Project Tokyo 2020 — Part 3: PERFORM

There is an art to time trialing. It’s not a universal gift. Not every rider has the honed ability to gauge their effort with such accuracy that over any given distance they succeed in giving 100%, no more, no less. The secret to winning a time trial is, quite simply, to get to the finish line completely empty — and certainly not before the line. In cycling’s history there is a reel of names that have dominated this aspect of racing. Riders like Merckx, Indurain, and Cancellara.

Take that thought further to the first Team Time Trial you ever saw. Poetry in motion is how some describe it; the invisible bonds between the riders, the intuitive, most natural-seeming movements with one rider setting the pace, the turn-taking and subsquent pulling off. The prime example of a cycling team riding as one.

The Team Time Trial is the ultimate test of performance against the clock. Eight or nine riders in a formation, where differences between winning and being an also-ran come down to fractions of a second. But how can this be? The most major determining factors are the airflow within in the group of riders and the physiology of the team taking part. In terms of the airflow, riders on the back get less wind resistance while also being pushed along by the air hitting the riders behind them; this means that they save more energy compared to a standard time trial and can ride harder, making those gaps between positions that much closer.

In terms of physiology, if, for example, the team time trial is taking place in a stage race, then you have to plan on getting your less powerful mountain climbers to the finish at the same pace as your strong rouleurs. This is no mean feat because a rider like Stefan Küng is naturally more powerful than Richie Porte, which means that tactic about who rides where has to be adapted. But this formation then channels back to the aforementioned dynamic of aerodynamics—put simply, if you put Küng behind Porte, where would he get the wind protection from?

This is where experience and expertise on the part of the teams’ Directors come into play. After doing a reconnaissance of the course, it is their task to figure out the best formations, using the physiology, terrain and rider’s power output as the factors that determine this. At BMC Racing Team they have none other than ex-pro and time trial specialist Marco Pinotti on hand. A vital part of their performance team that focuses on racing against the clock, he understands better than most just how much revolves around science and how much of the success needs more than just facts and numbers. A Team Time Trial win also relies on the staff to instill confidence in the tactics, the riders themselves, their bikes and other equipment, which, in turn, lends them the mental edge.

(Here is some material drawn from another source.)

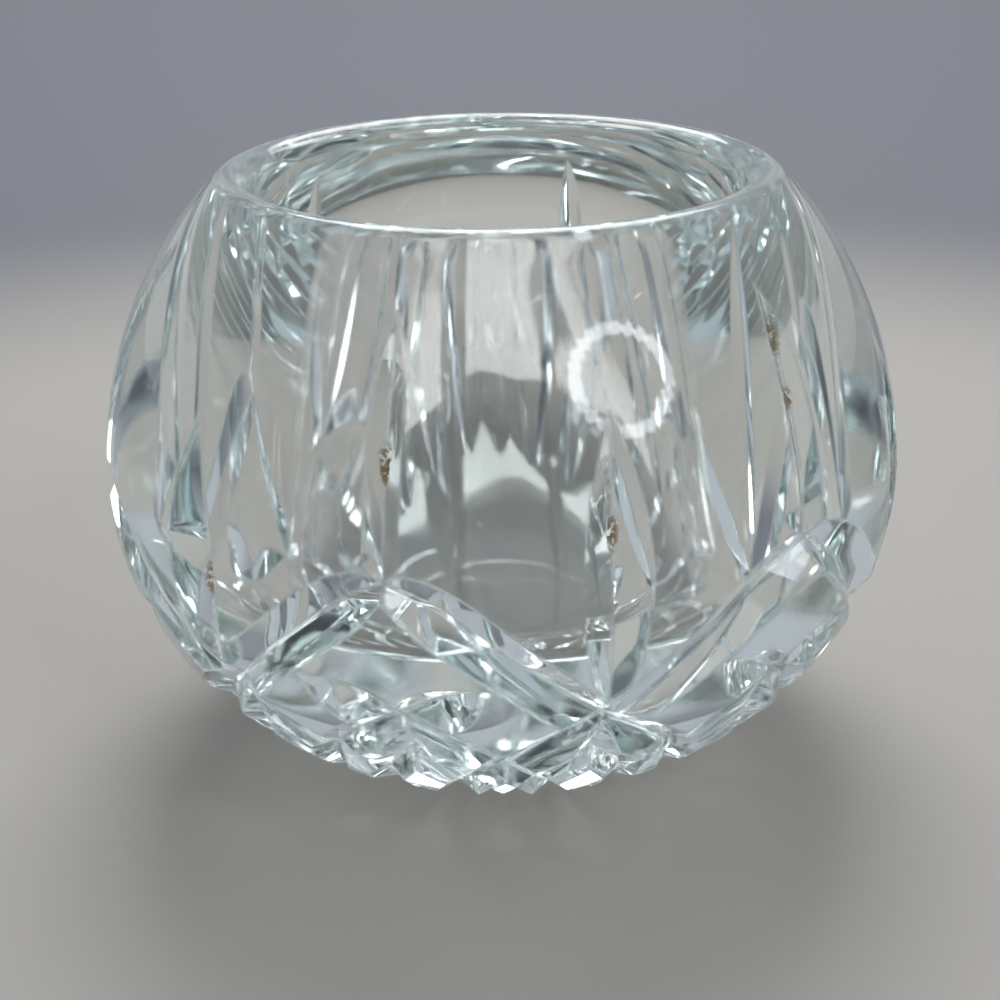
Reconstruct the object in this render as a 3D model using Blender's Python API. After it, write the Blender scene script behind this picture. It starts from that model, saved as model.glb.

That is exactly why the ASSOS textile technicians were on hand during the final time trial at the Tour de Suisse, to make sure that the cutting edge apparel that we’d designed for them was performing optimally, but also to show that we were there, as part of the team, to improve performance. And as the cliché goes, the proof is in the pudding: BMC Racing Team took home the wins at both the Team and Individual Time Trials at the Tour de Suisse, wearing the new Project Tokyo 2020 suit, and also another win at the much more highly contested Tour de France Team Time Trial. This decisive victory set up Greg Van Avermaet for eight days in yellow. Could one ask for more?

Another key moment in the creation of this piece of equipment is the World Time Trial Championships, and BMC Racing Team’s final team time trial. They’ve been World Champions in this discipline before and they’re certainly in with a shout for the same this year.